Anne et le Diable [English translation]
Anne et le Diable [English translation]
(Anne)
Mais qui êtes-vous ? Et comment êtes-vous entré ici ?
(le Diable)
Je suis le Diable !
(Anne)
Si vous saviez comme ça m'est égal...
(le Diable)
Comment ? Vous ne comprenez pas ce que je vous dis ?
Je suis le Diable, oui, le Diable. Aussi vrai que je suis ici et ailleurs en même temps.
Oui, ailleurs. Tenez, par exemple,dans ce jardin.
(Renaud)
Et si j'aimais Dominique ? Et si Dominique m'aimait, que pourriez-vous y faire ? Rien, absolument rien.
(le Diable)
Ah, mais je vous en prie.
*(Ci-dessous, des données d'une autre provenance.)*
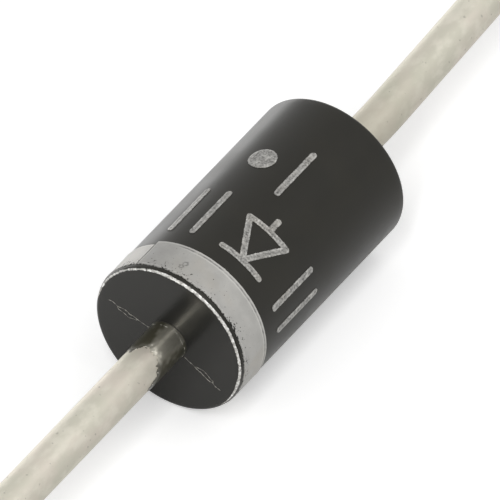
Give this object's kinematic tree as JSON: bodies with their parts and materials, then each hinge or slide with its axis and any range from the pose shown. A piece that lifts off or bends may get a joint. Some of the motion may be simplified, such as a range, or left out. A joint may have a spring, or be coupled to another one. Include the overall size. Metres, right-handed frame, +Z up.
{
  "type": "axial rectifier diode",
  "caption": "Cylindrical black epoxy rectifier diode with a silver cathode band and tinned wire leads leaving both ends along its axis.",
  "frame": {"origin": "middle of the moulded case, on its axis", "axes": "+X along the axis towards the anode lead's free end, -X towards the banded cathode end, +Z up, with the case lying on its side"},
  "size_m": [0.06, 0.0052, 0.0052],
  "materials": {
    "black_epoxy": "satin",
    "silver_ink": "satin",
    "tinned_copper": "satin",
    "solder": "satin",
    "silicon": "satin",
    "silicone_rubber": "matte"
  },
  "bodies": {
    "root": {"moulded_case": "black_epoxy", "cathode_band": "silver_ink", "marking": "silver_ink", "cathode_lead": "tinned_copper", "anode_lead": "tinned_copper", "cathode_solder": "solder", "anode_solder": "solder", "silicon_die": "silicon", "junction_coating": "silicone_rubber"}
  },
  "joints": []
}
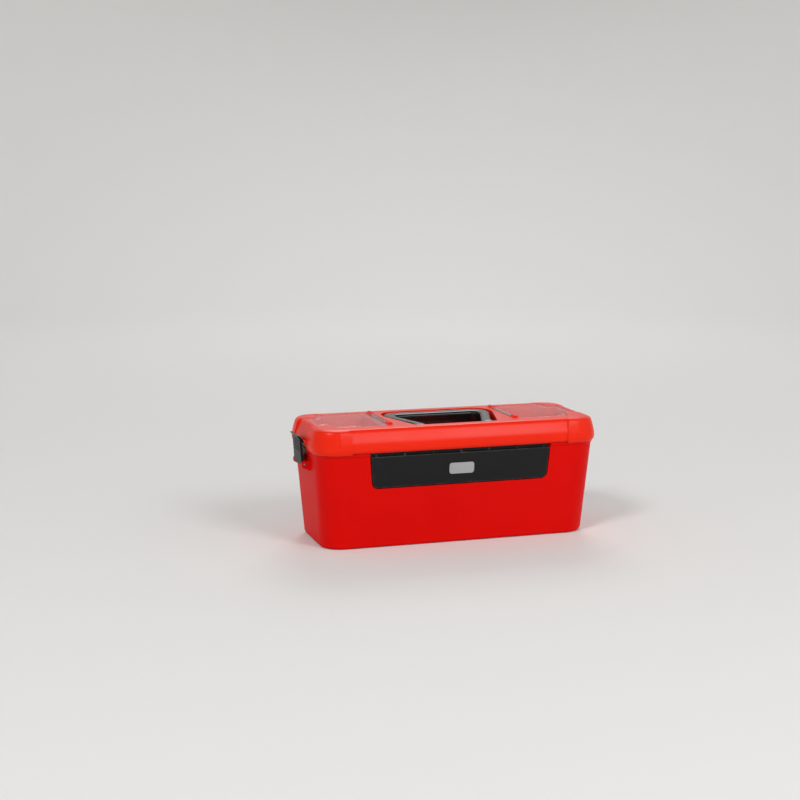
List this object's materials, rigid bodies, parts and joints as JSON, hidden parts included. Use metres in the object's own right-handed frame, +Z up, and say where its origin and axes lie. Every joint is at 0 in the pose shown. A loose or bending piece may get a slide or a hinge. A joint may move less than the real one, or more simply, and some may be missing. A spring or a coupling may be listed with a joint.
{
  "type": "toy tool box",
  "caption": "Toy tool box: tub with front panel, lift-out tray, lift-off lid with folding handle and hinged clear organiser covers, end latches.",
  "frame": {"origin": "middle of the base, on the surface the box stands on", "axes": "+X along the length towards the right-hand end seen from the front, +Y from the front panel to the back, +Z up"},
  "size_m": [0.3662, 0.141, 0.1418],
  "materials": {
    "tub_red": "red moulded polypropylene, satin gloss",
    "lid_red": "bright red moulded polypropylene, satin gloss",
    "black": "black moulded polypropylene, satin",
    "clear": "clear moulded polystyrene",
    "steel": "plain steel wire pin",
    "badge_grey": "plain grey plate with nothing on it"
  },
  "bodies": {
    "tub": {"body_shell": "tub_red", "front_panel": "black", "badge_plate": "badge_grey", "latch_pin_right": "steel", "latch_pin_left": "steel"},
    "tray": {"tool_tray": "black"},
    "lid": {"lid_shell": "lid_red", "handle_pin_right": "steel", "handle_pin_left": "steel", "cover_pin_right": "steel", "cover_pin_left": "steel"},
    "carry_handle": {"handle": "black"},
    "right_cover": {"cover_right": "clear"},
    "left_cover": {"cover_left": "clear"},
    "right_latch": {"latch_right": "black"},
    "left_latch": {"latch_left": "black"}
  },
  "joints": [
    {"name": "tray_lift", "type": "slide", "parent": "tub", "child": "tray", "axis": [0, 0, 1], "range_m": [0, 0.1]},
    {"name": "lid_lift", "type": "slide", "parent": "tray", "child": "lid", "axis": [0, 0, 1], "range_m": [0, 0.1]},
    {"name": "handle_fold", "type": "hinge", "parent": "lid", "child": "carry_handle", "pos_m": [0, -0.03785, 0.131], "axis": [1, 0, 0], "range_deg": [0, 95]},
    {"name": "cover_right_hinge", "type": "hinge", "parent": "lid", "child": "right_cover", "pos_m": [0.0774, 0.0058, 0.1382], "axis": [0, -1, 0], "range_deg": [0, 95]},
    {"name": "cover_left_hinge", "type": "hinge", "parent": "lid", "child": "left_cover", "pos_m": [-0.0774, 0.0058, 0.1382], "axis": [0, 1, 0], "range_deg": [0, 95]},
    {"name": "latch_right_swing", "type": "hinge", "parent": "tub", "child": "right_latch", "pos_m": [0.1748, 0, 0.095], "axis": [0, 1, 0], "range_deg": [-4, 36]},
    {"name": "latch_left_swing", "type": "hinge", "parent": "tub", "child": "left_latch", "pos_m": [-0.1748, 0, 0.095], "axis": [0, -1, 0], "range_deg": [-4, 36]}
  ]
}
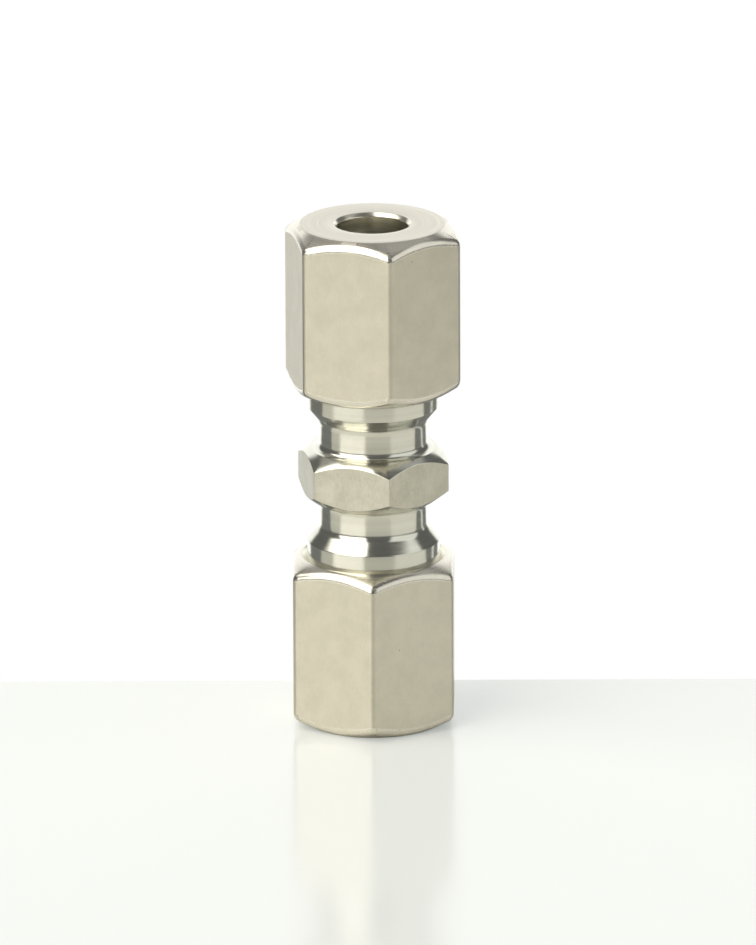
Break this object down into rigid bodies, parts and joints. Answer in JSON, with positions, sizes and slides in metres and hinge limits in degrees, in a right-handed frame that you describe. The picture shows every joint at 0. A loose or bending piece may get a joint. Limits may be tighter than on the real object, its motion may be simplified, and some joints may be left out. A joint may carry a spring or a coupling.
{
  "type": "straight tube connector",
  "caption": "Straight compression fitting that joins 6 mm tubes end to end, with a hexagon body, loose union nuts and cutting rings that grip the tubes.",
  "frame": {"origin": "middle of the body, on the axis of the tubes", "axes": "+Z along the axis of the tubes, towards the upper nut; two corners of the body's hexagon lie along Y"},
  "size_m": [0.0154, 0.016, 0.045],
  "materials": {
    "turned_steel": "satin",
    "ring_steel": "satin",
    "nut_steel": "satin"
  },
  "bodies": {
    "body": {"fitting_body": "turned_steel"},
    "ring_top": {"cutting_ring_top": "ring_steel"},
    "ring_bottom": {"cutting_ring_bottom": "ring_steel"},
    "nut_top": {"union_nut_top": "nut_steel"},
    "nut_bottom": {"union_nut_bottom": "nut_steel"}
  },
  "joints": [
    {"name": "nut_top_travel", "type": "slide", "parent": "body", "child": "ring_top", "axis": [0, 0, 1], "range_m": [0, 0.0045]},
    {"name": "nut_top_turn", "type": "hinge", "parent": "ring_top", "child": "nut_top", "pos_m": [0, 0, 0], "axis": [0, 0, 1], "range_deg": [0, 1080]},
    {"name": "nut_bottom_travel", "type": "slide", "parent": "body", "child": "ring_bottom", "axis": [0, 0, -1], "range_m": [0, 0.0045]},
    {"name": "nut_bottom_turn", "type": "hinge", "parent": "ring_bottom", "child": "nut_bottom", "pos_m": [0, 0, 0], "axis": [0, 0, -1], "range_deg": [0, 1080]}
  ],
  "couplings": [
    {"joint": "nut_top_travel", "follows": "nut_top_turn", "m_per_rad": 0.00023873},
    {"joint": "nut_bottom_travel", "follows": "nut_bottom_turn", "m_per_rad": 0.00023873}
  ]
}
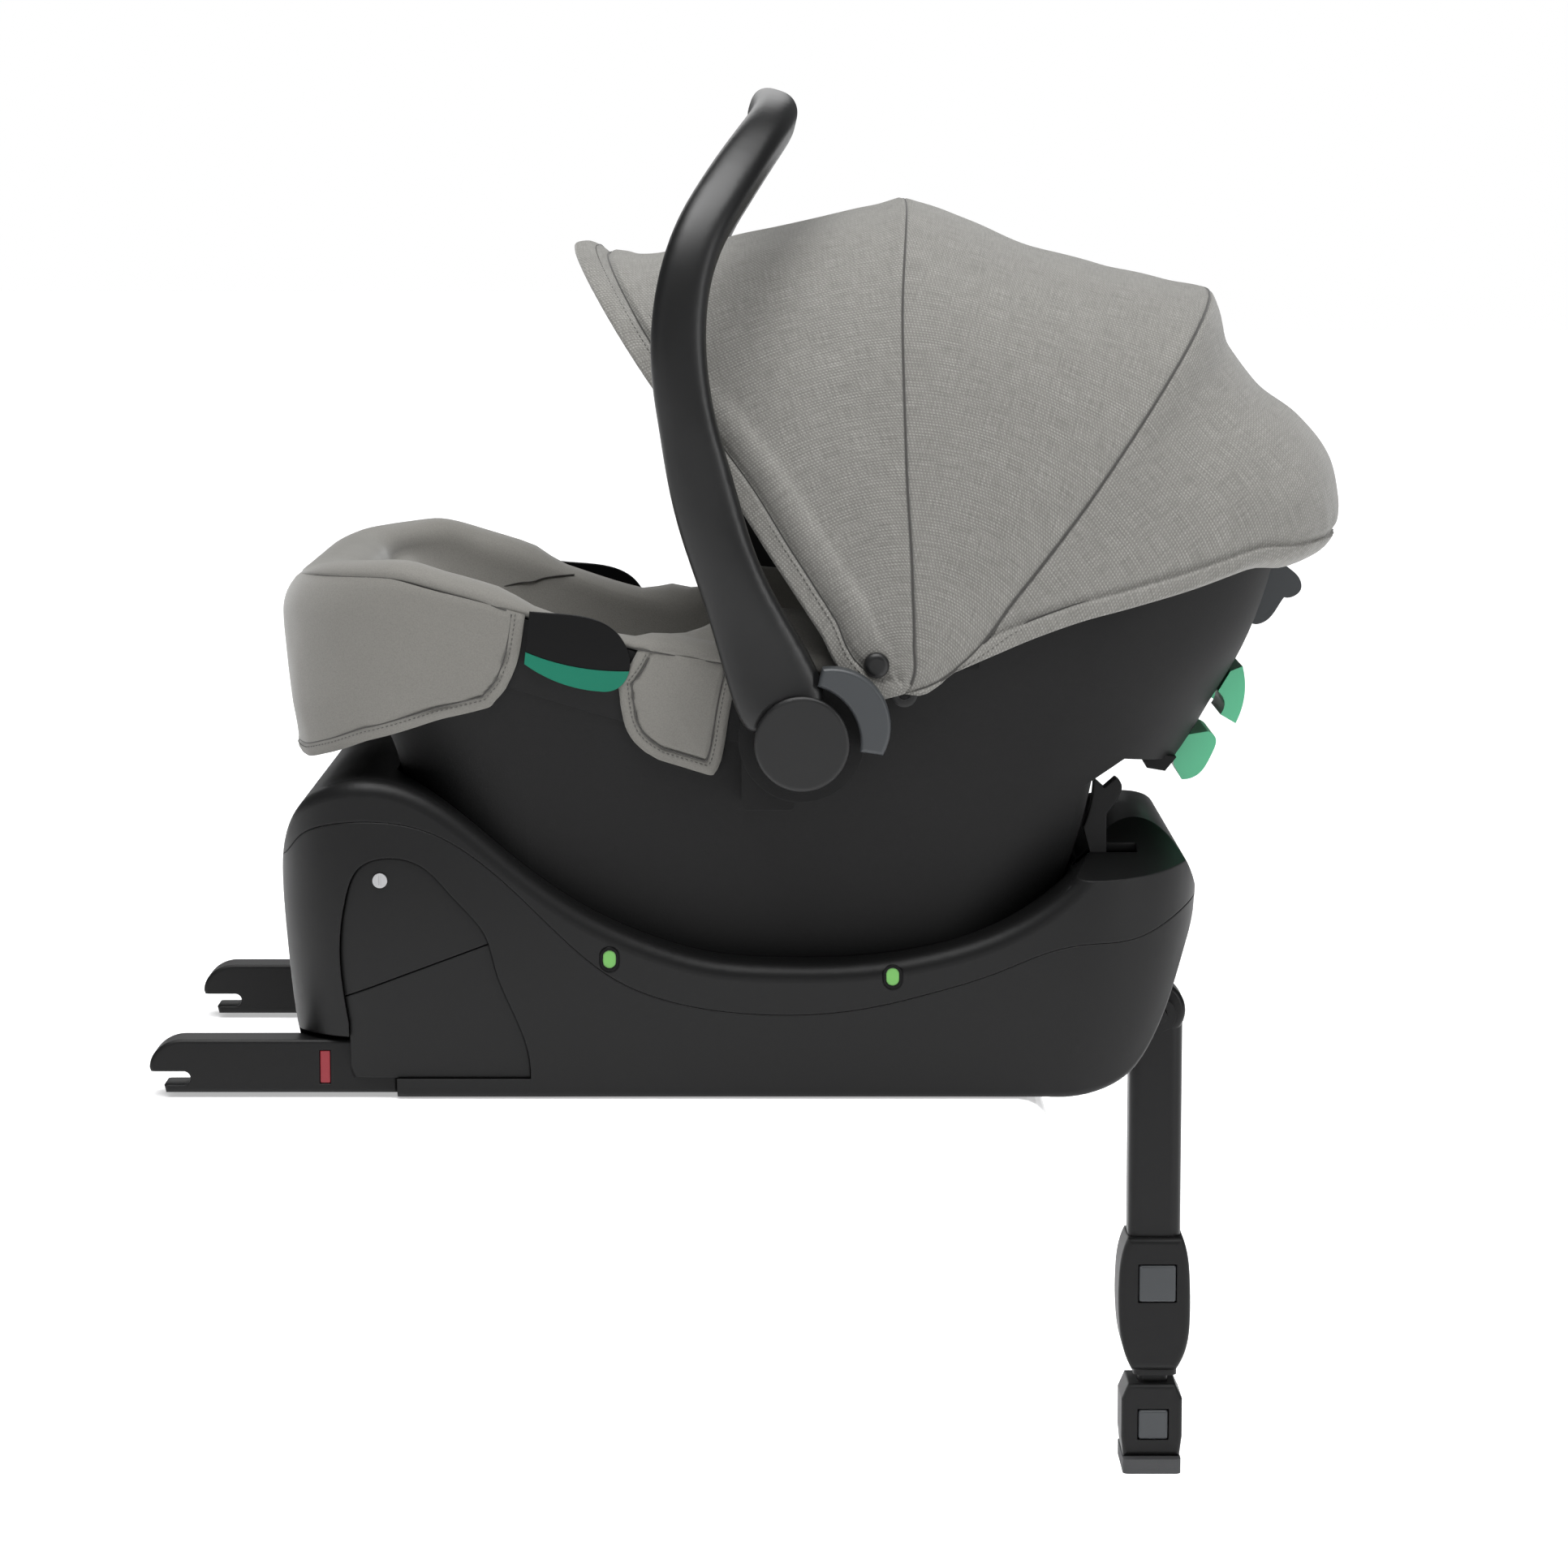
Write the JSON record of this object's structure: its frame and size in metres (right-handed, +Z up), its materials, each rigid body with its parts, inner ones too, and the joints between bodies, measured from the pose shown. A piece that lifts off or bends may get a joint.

Pourquoi tant de violence ?
(Anne)
Qu'y a-t-il de si extraordinaire ? Moi qui suis ici, enfermée, ne suis-je pas en même temps dans un bois, près d'une fontaine où celui que j'aime m'a tenu dans ses bras pour la première fois ?
(le Diable)
Vous parlez comme une enfant, parce que vous ne connaissez pas mon pouvoir. Tenez, voyez plutôt :
(Renaud)
Oui, vous êtes jaloux, tout simplement jaloux.
(Hugues)
Jaloux ?
(Renaud)
Oui, jaloux, cela crève les yeux.
« Dominique, Dominique, que ne ferais-je pour vous ? ».
Peuh. Vous êtes toujours là, près d'elle, accroché à sa robe, aux petits soins.
Oh, bien sûr, avec un bon sourire de père, mais votre regard trahit votre désir.
(Hugues)
Misérable !
(Renaud)
Oh, ce qui est misérable et ce qui prête à rire, c'est de quémander l'amour quand on a passé l'âge de plaire aux femmes.
(Hughes gifle Renaud)
(Renaud)
Vous avez eu tort, baron Hugues.
(le Diable)
Oh, je vous en prie, messieurs. Vous n'allez pas vous égorger ici, dans ce jardin, sous la fenêtre de votre fille ?
(Hugues)
Oui, vous avez raison.
Demain au tournoi, au lieu de nous affronter aux armes courtoises...
(Renaud)
... nous nous battrons à mort.
(le Diable)
L'idée est bonne ! Comme ça, si un malheur arrive, il vous sera toujours possible de l'attribuer à un malencontreux accident.
(Anne)
C'est affreux !
(le Diable)
Mais non, mais non. Il n'arrivera rien de fâcheux à votre père, j'y veillerai.
(Anne)
Laissez-moi... Je ne vous écoute pas, je ne vous entends pas. Et vous n'existez pas pour moi.
(le Diable)
Pour vous, peut-être. Mais pour les autres ?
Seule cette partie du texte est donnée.